На свежем воздухе крепкий дух недавно выпитой самогонки исходит от Коли. Уж извини, Иван, малёхо дёрнул. Да ладно, ладно. Улыбается широко – скуластый стал, остяцкая порода проявилась, оттеснив русскую – рот полый, с редкими, чёрно-бурыми зубами, от табака и чая крепкого. Может, и вставил бы, но денег нет, да и без них оно не худо – не болят, не ноют от студёного, и к врачам с имя не надо обращаться. Щёки впалые – будто курил Коля, дым в себя, всосав щёки, втянул, дым после выпустил, а щёки так всосанными и остались.

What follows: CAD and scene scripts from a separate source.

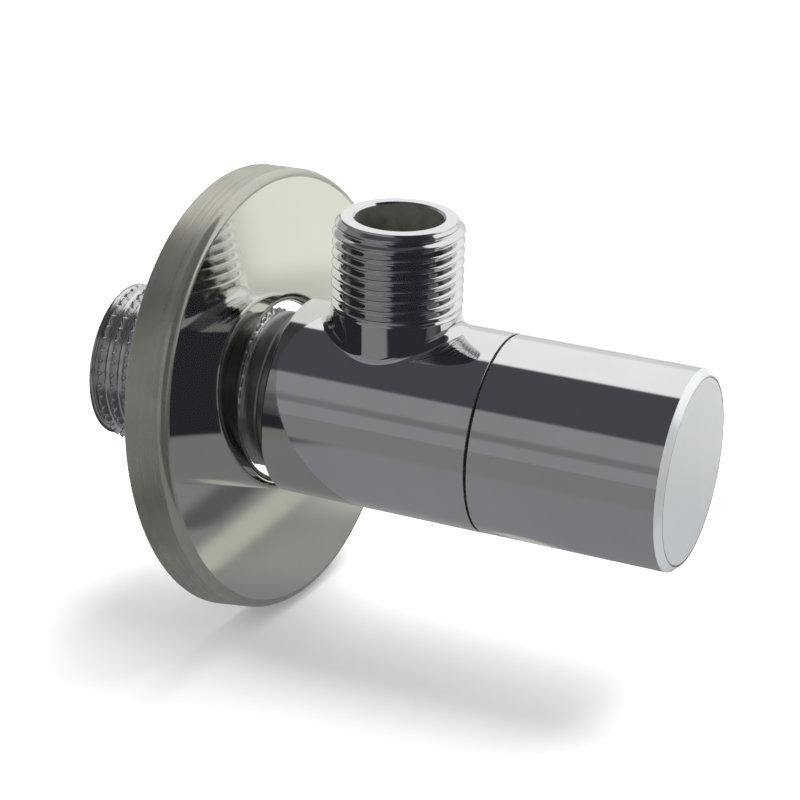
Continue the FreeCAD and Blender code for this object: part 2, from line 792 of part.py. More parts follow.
def make_slip_washer():
    """Thrust washer between the spindle's flange and the housing's shoulder."""
    body = new_body("slip_washer")
    turned(body, ring_corners(size.stem_bore + size.disc_gap, turning_width,
                              shoulder - size.washer_height, shoulder))
    return body


def make_spindle_circlip():
    """Open spring ring in the spindle's groove, on top of the housing."""
    body = new_body("spindle_circlip")
    low = housing_top + size.seat_play
    closed = Size(360.0, "360") - size.clip_open_angle
    turned(body, ring_corners(size.clip_groove_root + size.run_play * 2, size.clip_width,
                              low, low + size.clip_height), angle=closed)
    return body


def make_disc(name, width, low, high, ports_at):
    """Ceramic disc with two sector ports."""
    body = new_body(name)
    turned(body, [(ZERO, low), (width / 2, low), (width / 2, high), (ZERO, high)])
    port = sector(body, "Port", size.port_inner / 2, size.port_outer / 2, size.port_angle, ports_at, low)
    cut = sunk(body, port, high - low, "PortCut", upwards=True)
    repeated(body, cut, Size(2.0, "2"), False)
    return body


def make_fixed_disc():
    """Lower disc, held by two ears in the slots of the skirt. Its ports face up and down."""
    body = make_disc("fixed_disc", size.skirt_bore - size.disc_play * 2, disc_base, disc_meet, 90)
    half_reach = size.skirt_width / 2 - size.ear_play
    half_width = size.ear_width / 2
    inside = size.port_outer / 2 + size.disc_gap
    for side, name in ((1, "EarRight"), (-1, "EarLeft")):
        near = inside * side
        far = half_reach * side
        ear = outline(body, name, "XY_Plane", [
            (near, -half_width),
            (far, -half_width),
            (far, half_width),
            (near, half_width),
        ], disc_base)
        padded(body, ear, size.fixed_disc_height, name + "Raised")
    return body


def make_moving_disc():
    """Upper disc, turned by the spindle's tongue in its slot. Its ports face sideways when shut."""
    body = make_disc("moving_disc", turning_width, disc_meet, disc_top, 0)
    half_width = size.slot_width / 2
    half_length = turning_width / 2 + size.disc_gap
    slot = outline(body, "Slot", "XY_Plane", [
        (-half_width, -half_length),
        (half_width, -half_length),
        (half_width, half_length),
        (-half_width, half_length),
    ], disc_top)
    sunk(body, slot, size.slot_depth, "SlotCut")
    return body


def make_seat_seal():
    """Rubber ring between the body's seat and the fixed disc."""
    body = new_body("seat_seal")
    turned(body, ring_corners(size.seal_inner, size.skirt_bore - size.seal_play * 2,
                              size.seat_depth, disc_base))
    return body


def make_seat_seal_ring():
    """Steel ring that stiffens the rubber ring from inside."""
    body = new_body("seat_seal_ring")
    turned(body, ring_corners(size.seal_ring_inner, size.seal_inner,
                              size.seat_depth + size.seal_stand, disc_base))
    return body


def make_guide_ring():
    """Dark plastic ring in the body's front recess. It shows as the fine line behind the knob."""
    body = new_body("guide_ring")
    turned(body, ring_corners(size.bonnet_flange_width + size.ring_play * 2,
                              size.recess_bore - size.ring_play * 2,
                              ledge, ledge + size.guide_ring_height))
    return body


# Knob

def make_handle_knob():
    """Knob: sleeve with an inner web, four keyways in the web and a recess for the end disc."""
    body = new_body("handle_knob")
    outer = size.knob_width / 2
    ledge_bore = size.cap_bore / 2 - size.cap_ledge
    turned(body, [
        (size.knob_bore / 2, knob_back),
        (outer - size.front_break, knob_back),
        (outer, knob_back + size.front_break),
        (outer, knob_front - size.knob_chamfer),
        (outer - size.knob_chamfer, knob_front),
        (size.cap_bore / 2, knob_front),
        (size.cap_bore / 2, cap_seat),
        (ledge_bore, cap_seat),
        (ledge_bore, web_top),
        (size.web_bore / 2, web_top),
        (size.web_bore / 2, web_low),
        (size.knob_bore / 2, web_low),
    ])
    half = size.key_width / 2
    bore = size.web_bore / 2
    keyway = outline(body, "Keyway", "XY_Plane", [
        (-half, bore - size.key_depth),
        (half, bore - size.key_depth),
        (half, bore + size.key_depth),
        (-half, bore + size.key_depth),
    ], web_top)
    first = sunk(body, keyway, size.web_height, "KeywayCut")
    repeated(body, first, Size(4.0, "4"), False)
    return body


def make_handle_insert():
    """Plastic hub: inner spline for the spindle, floor for the screw, flange and four drive keys."""
    body = new_body("handle_insert")
    outer = size.web_bore / 2 - size.insert_play
    bore = size.spline_width / 2 + size.spline_play
    low = spline_low + size.spline_play
    turned(body, [
        (bore, low),
        (outer, low),
        (outer, web_top),
        (size.insert_flange_width / 2, web_top),
        (size.insert_flange_width / 2, web_top + size.insert_flange_height),
        (size.pocket_width / 2, web_top + size.insert_flange_height),
        (size.pocket_width / 2, floor_top),
        (size.screw_hole / 2, floor_top),
        (size.screw_hole / 2, floor_low),
        (bore, floor_low),
    ])
    half = size.key_width / 2 - size.key_play
    key = outline(body, "Key", "XY_Plane", [
        (-half, outer - size.key_depth),
        (half, outer - size.key_depth),
        (half, size.web_bore / 2 + size.key_depth - size.key_play),
        (-half, size.web_bore / 2 + size.key_depth - size.key_play),
    ], web_low)
    first = padded(body, key, size.web_height, "KeyRaised")
    repeated(body, first, Size(4.0, "4"), True)
    tip = size.spline_root / 2 + size.spline_play
    depth = bore + size.spline_play - tip
    tooth = outline(body, "Tooth", "XY_Plane", [
        (ZERO, tip),
        (depth * size.spline_flank, tip + depth),
        (-depth * size.spline_flank, tip + depth),
    ], low)
    first_tooth = padded(body, tooth, size.spline_length - size.spline_play * 2, "ToothRaised")
    repeated(body, first_tooth, size.spline_teeth, True)
    return body


def make_handle_screw():
    """Pan-head screw with a cross recess, its thread left smooth."""
    body = new_body("handle_screw")
    head_top = washer_top + size.screw_head_height
    head = size.screw_head_width / 2
    crown = size.screw_head_crown
    turned(body, [
        (ZERO, spline_top - size.screw_depth),
        (size.screw_width / 2 - size.end_break, spline_top - size.screw_depth),
        (size.screw_width / 2, spline_top - size.screw_depth + size.end_break),
        (size.screw_width / 2, washer_top),
        (head, washer_top),
        (head, head_top - crown),
        (head - crown, head_top, crown, "left"),
        (ZERO, head_top),
    ])
    near = size.recess_width / 2
    far = size.recess_length / 2
    cross = outline(body, "Cross", "XY_Plane", [
        (near, near), (near, far), (-near, far), (-near, near),
        (-far, near), (-far, -near), (-near, -near), (-near, -far),
        (near, -far), (near, -near), (far, -near), (far, near),
    ], head_top)
    sunk(body, cross, size.recess_depth, "CrossCut")
    return body


def make_screw_washer():
    """Washer under the screw's head, on the insert's floor."""
    body = new_body("screw_washer")
    turned(body, ring_corners(size.screw_hole, size.screw_washer_width, floor_top, washer_top))
    return body


def make_handle_cap():
    """End disc of the knob, with a groove for its rubber ring and a hollow back."""
    body = new_body("handle_cap")
    outer = size.cap_bore / 2 - size.cap_play
    groove_low = cap_seat + size.cap_groove_low
    groove_high = groove_low + size.cap_groove_width
    turned(body, [
        (ZERO, cap_seat + size.cap_recess_depth),
        (size.cap_recess_width / 2, cap_seat + size.cap_recess_depth),
        (size.cap_recess_width / 2, cap_seat),
        (outer, cap_seat),
        (outer, groove_low),
        (size.cap_groove_root / 2, groove_low),
        (size.cap_groove_root / 2, groove_high),
        (outer, groove_high),
        (outer, knob_front),
        (ZERO, knob_front),
    ])
    return body


def make_cap_oring():
    """Ring that holds the end disc in the knob."""
    middle = cap_seat + size.cap_groove_low + size.cap_groove_width / 2
    return rubber_ring("cap_oring", size.cap_groove_root + size.ring_play,
                       size.cap_bore - size.ring_play, middle)


# The whole valve

def build_all():
    """Make every piece and return them as a list."""
    pieces = [
        make_valve_body(),
        make_inlet_tube(),
        make_outlet_tube(),
        make_wall_rosette(),
        make_headwork_housing(),
        make_guide_ring(),
        make_spindle(),
        make_slip_washer(),
        make_spindle_circlip(),
        make_fixed_disc(),
        make_moving_disc(),
        make_seat_seal(),
        make_seat_seal_ring(),
        make_handle_knob(),
        make_handle_insert(),
        make_handle_screw(),
        make_screw_washer(),
        make_handle_cap(),
        make_cap_oring(),
    ]
    pieces += make_spindle_orings()
    doc.recompute()
    return pieces


def write_all(pieces):
    """Check every object and every piece, then write one STEP file for each piece."""
    for item in doc.Objects:
        if "Invalid" in item.State or "Error" in item.State:
            raise RuntimeError(f"{item.Name} is {item.State}")
    for piece in pieces:
        shape = piece.Shape
        if shape.isNull() or not shape.isValid() or len(shape.Solids) != 1:
            raise RuntimeError(f"{piece.Label} is not one valid solid")
    os.makedirs("parts", exist_ok=True)
    for piece in pieces:
        piece.Shape.exportStep(f"parts/{piece.Label}.step")
        print(f"{piece.Label}: {piece.Shape.Volume:.1f} mm3")


write_all(build_all())
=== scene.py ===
"""Chromed angle valve with a loose wall rosette: its visible surfaces and finishes, laid over the
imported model, and the small studio that it stands in.

Lengths are in metres. The barrel lies along Y with its knob towards -Y, the outlet stands along Z.
"""

import math

import bpy
import numpy as np
from bpy.props import FloatProperty, FloatVectorProperty, IntProperty, PointerProperty
from mathutils import Matrix, Vector


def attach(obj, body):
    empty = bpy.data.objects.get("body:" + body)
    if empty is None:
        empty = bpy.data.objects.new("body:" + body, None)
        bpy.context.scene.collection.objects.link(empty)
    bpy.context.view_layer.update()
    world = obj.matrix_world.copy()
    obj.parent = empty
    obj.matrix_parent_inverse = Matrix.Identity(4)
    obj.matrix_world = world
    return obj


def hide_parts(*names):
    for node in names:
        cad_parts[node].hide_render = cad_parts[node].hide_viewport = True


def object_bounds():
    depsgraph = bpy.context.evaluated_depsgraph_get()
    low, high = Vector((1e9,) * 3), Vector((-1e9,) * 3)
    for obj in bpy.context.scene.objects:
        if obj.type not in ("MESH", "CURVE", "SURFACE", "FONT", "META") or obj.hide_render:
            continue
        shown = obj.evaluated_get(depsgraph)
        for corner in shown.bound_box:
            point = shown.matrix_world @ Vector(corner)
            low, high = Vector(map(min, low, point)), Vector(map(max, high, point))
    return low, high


bl_info = {
    "name": "Angle valve",
    "version": (1, 0, 0),
    "blender": (4, 5, 0),
    "location": "View3D > Sidebar > Angle valve",
    "description": "Makes the visible surfaces, finishes and studio of a chromed angle valve",
    "category": "Add Mesh",
}

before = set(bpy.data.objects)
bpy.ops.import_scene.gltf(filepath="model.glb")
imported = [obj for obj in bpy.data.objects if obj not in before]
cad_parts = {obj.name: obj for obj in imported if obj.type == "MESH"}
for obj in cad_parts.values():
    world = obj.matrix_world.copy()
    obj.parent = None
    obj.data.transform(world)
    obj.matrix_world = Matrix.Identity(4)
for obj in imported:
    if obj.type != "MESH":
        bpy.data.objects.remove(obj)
CAD_BOX = [list(corner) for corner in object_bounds()]


# Sizes and colours that a user may change

def length(name, description, metres):
    """A length in metres with its name, description and default."""
    return FloatProperty(name=name, description=description, default=metres, unit="LENGTH",
                         subtype="DISTANCE", precision=5)


def angle_of(name, description, degrees):
    """An angle given in degrees, with its name and description."""
    return FloatProperty(name=name, description=description, default=math.radians(degrees),
                         unit="ROTATION", subtype="ANGLE")


def level(name, description, number, least=0.0):
    """A plain number with its name, description, default and least value."""
    return FloatProperty(name=name, description=description, default=number, min=least)


def colour(name, description, red, green, blue):
    """A linear colour with its name, description and default."""
    return FloatVectorProperty(name=name, description=description, default=(red, green, blue),
                               subtype="COLOR", size=3, min=0.0, max=1.0)


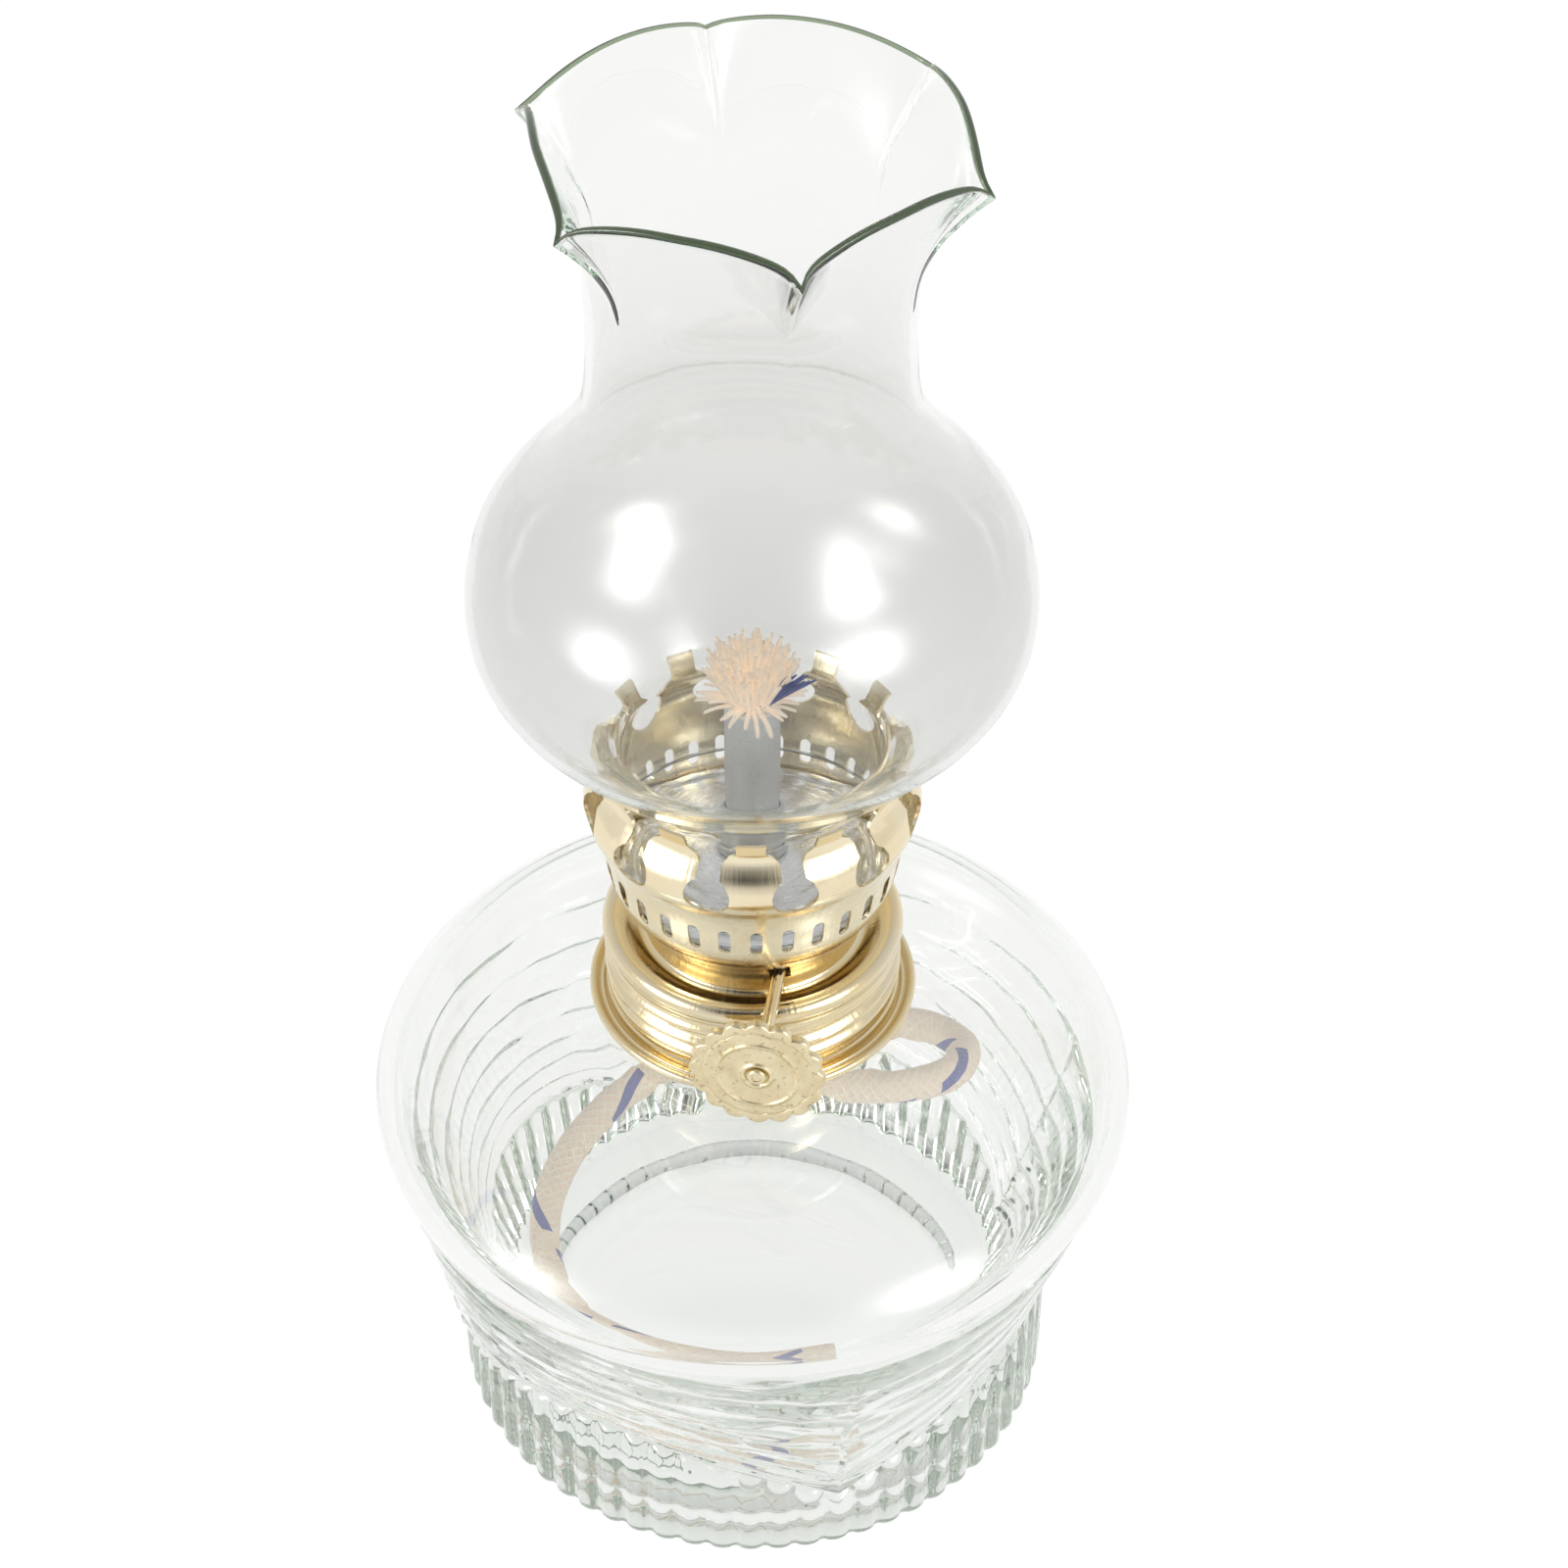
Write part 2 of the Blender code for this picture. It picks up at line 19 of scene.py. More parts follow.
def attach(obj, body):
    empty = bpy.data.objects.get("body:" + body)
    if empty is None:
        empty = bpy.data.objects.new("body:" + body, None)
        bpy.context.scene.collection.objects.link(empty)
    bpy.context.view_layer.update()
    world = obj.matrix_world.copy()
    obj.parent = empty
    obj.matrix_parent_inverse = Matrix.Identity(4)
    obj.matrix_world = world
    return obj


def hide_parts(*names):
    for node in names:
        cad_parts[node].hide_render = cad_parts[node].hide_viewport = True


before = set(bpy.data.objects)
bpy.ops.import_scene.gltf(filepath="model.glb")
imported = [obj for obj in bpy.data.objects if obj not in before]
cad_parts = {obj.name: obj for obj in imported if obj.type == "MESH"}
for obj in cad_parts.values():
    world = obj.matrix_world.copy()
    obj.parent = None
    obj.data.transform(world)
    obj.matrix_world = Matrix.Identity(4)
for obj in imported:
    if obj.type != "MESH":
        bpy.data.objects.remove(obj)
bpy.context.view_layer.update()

log = logging.getLogger("oil_lamp")
MM = 0.001
TAU = 2 * math.pi
# The angle that spaces points evenly over a disc, as in a sunflower's head
GOLDEN_ANGLE = 2.39996
# Added to a ring's radius to say that it carries the thread
THREAD_MARK = 100.0
# The raiser's shaft: its bearing, and its side step and height from the lamp's axis and the table
SHAFT_BEARING = math.radians(-8.3)
SHAFT_OFFSET = 5.85
SHAFT_HEIGHT = 89.5
SHAFT_HOLE = 2.9
Point = tuple[float, float]
Place = Callable[[np.ndarray, np.ndarray, np.ndarray], tuple[np.ndarray, np.ndarray]]


class Slot(enum.Enum):
    """Names for the material slots."""

    CLEAR_GLASS = "clear_glass"
    THIN_GLASS = "thin_glass"
    BRASS = "plated_brass"
    STEEL = "tinned_steel"
    ZINC = "zinc_tube"
    RUBBER = "seal_rubber"
    COTTON = "cotton"
    BLUE = "blue_cotton"


# ---------------------------------------------------------------- node wiring
class Wiring:
    """Adds nodes to one node tree and joins them."""

    def __init__(self, tree: bpy.types.NodeTree) -> None:
        """Keeps the tree that nodes go into."""
        self.tree = tree

    def add(self, kind: str, *values: object, **settings: object) -> bpy.types.Node:
        """Adds a node.

        Args:
            kind: the node's type.
            values: a number or a socket for each input in order, or None to leave it.
            settings: the node's own properties.

        Returns:
            The new node.
        """
        node = self.tree.nodes.new(kind)
        for name, value in settings.items():
            setattr(node, name, value)
        for socket, value in zip(node.inputs, values):
            self.put(socket, value)
        return node

    def put(self, socket: bpy.types.NodeSocket, value: object) -> None:
        """Sets an input to a number, or joins another socket to it."""
        if isinstance(value, bpy.types.NodeSocket):
            self.tree.links.new(value, socket)
        elif value is not None:
            socket.default_value = value

    def math(self, operation: str, first: object, second: object = None) -> bpy.types.NodeSocket:
        """A Math node's result."""
        return self.add("ShaderNodeMath", first, second, operation=operation).outputs[0]

    def times(self, first: object, second: object) -> bpy.types.NodeSocket:
        """Two values multiplied."""
        return self.math("MULTIPLY", first, second)

    def plus(self, first: object, second: object) -> bpy.types.NodeSocket:
        """Two values added."""
        return self.math("ADD", first, second)

    def noise(self, place: bpy.types.NodeSocket, scale: object, detail: float = 2.0) -> bpy.types.NodeSocket:
        """A noise texture's value."""
        node = self.add("ShaderNodeTexNoise")
        for name, value in (("Vector", place), ("Scale", scale), ("Detail", detail)):
            self.put(node.inputs[name], value)
        return node.outputs[0]

    def own_place(self) -> bpy.types.NodeSocket:
        """The shaded point in the object's own frame."""
        return self.add("ShaderNodeTexCoord").outputs["Object"]

    def from_axis(self, x: bpy.types.NodeSocket, y: bpy.types.NodeSocket) -> bpy.types.NodeSocket:
        """A point's distance from the lamp's axis."""
        return self.math("SQRT", self.plus(self.times(x, x), self.times(y, y)))

    def ramp(self, factor: bpy.types.NodeSocket, stops: Sequence[tuple[float, tuple]]) -> bpy.types.NodeSocket:
        """A colour ramp's colour, from (position, colour) stops."""
        node = self.add("ShaderNodeValToRGB", factor)
        ramp = node.color_ramp
        for index, (position, colour) in enumerate(stops):
            element = ramp.elements[index] if index < 2 else ramp.elements.new(position)
            element.position = position
            element.color = (*colour, 1)
        return node.outputs["Color"]

    def mix(self, factor: object, first: object, second: object) -> bpy.types.NodeSocket:
        """A mix of two colours."""
        node = self.tree.nodes.new("ShaderNodeMix")
        node.data_type = "RGBA"
        self.put(node.inputs["Factor"], factor)
        self.put(node.inputs["A"], (*first, 1) if isinstance(first, tuple) else first)
        self.put(node.inputs["B"], (*second, 1) if isinstance(second, tuple) else second)
        return node.outputs["Result"]

    def spread(self, value: bpy.types.NodeSocket, low: float, high: float) -> bpy.types.NodeSocket:
        """A value from 0 to 1 mapped to the stretch from low to high."""
        return self.add("ShaderNodeMapRange", value, 0.0, 1.0, low, high).outputs["Result"]

    def share(self, value: bpy.types.NodeSocket, low: object, high: object) -> bpy.types.NodeSocket:
        """How far a value has come from low to high, from 0 to 1."""
        return self.add("ShaderNodeMapRange", value, low, high, 0.0, 1.0).outputs["Result"]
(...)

Рассказал Коля, как два дня назад, когда сильно метелило и света белого не видно было, шёл он от Сани-кержака из-за речки, из Нижней половины, заблудился. Без навигатора же был. Услышал, а потом и разглядел, что трактор сена зарод из-за реки везёт кому-то. Пристроился сзади, решив, вот он меня и выведет, мол, куда надо. Заехал в чей-то огород трактор, тракторист сани с зародом отцепил и уехал. А он, Коля, стал ходить по глубокому снегу вокруг зарода и выхода из огорода никак не может найти, и в чьём находится он огороде, понять не может. Как кто-то водит, не иначе. Потом слышит голос Ольги – жена его – и думает, что ему чудится. Голос как с неба будто раздаётся. Нет, настоящая – предстала перед ним. Как лист перед травой, хоть и не звал её, не кликал. Палкой по спине его хорошо отоварила, он сразу и выход из чужого огорода нашёл и до своего дома скоро добежал, не промазал. Дома добавила жена, уже не больно, но обидно – мёрзлой метлой, руками тока закрывался, ушёл в подсобку ночевать, а чё поделашь, драться с ней, с жэншиной, не станешь; в подсобке бражка оставалась – тяпнул.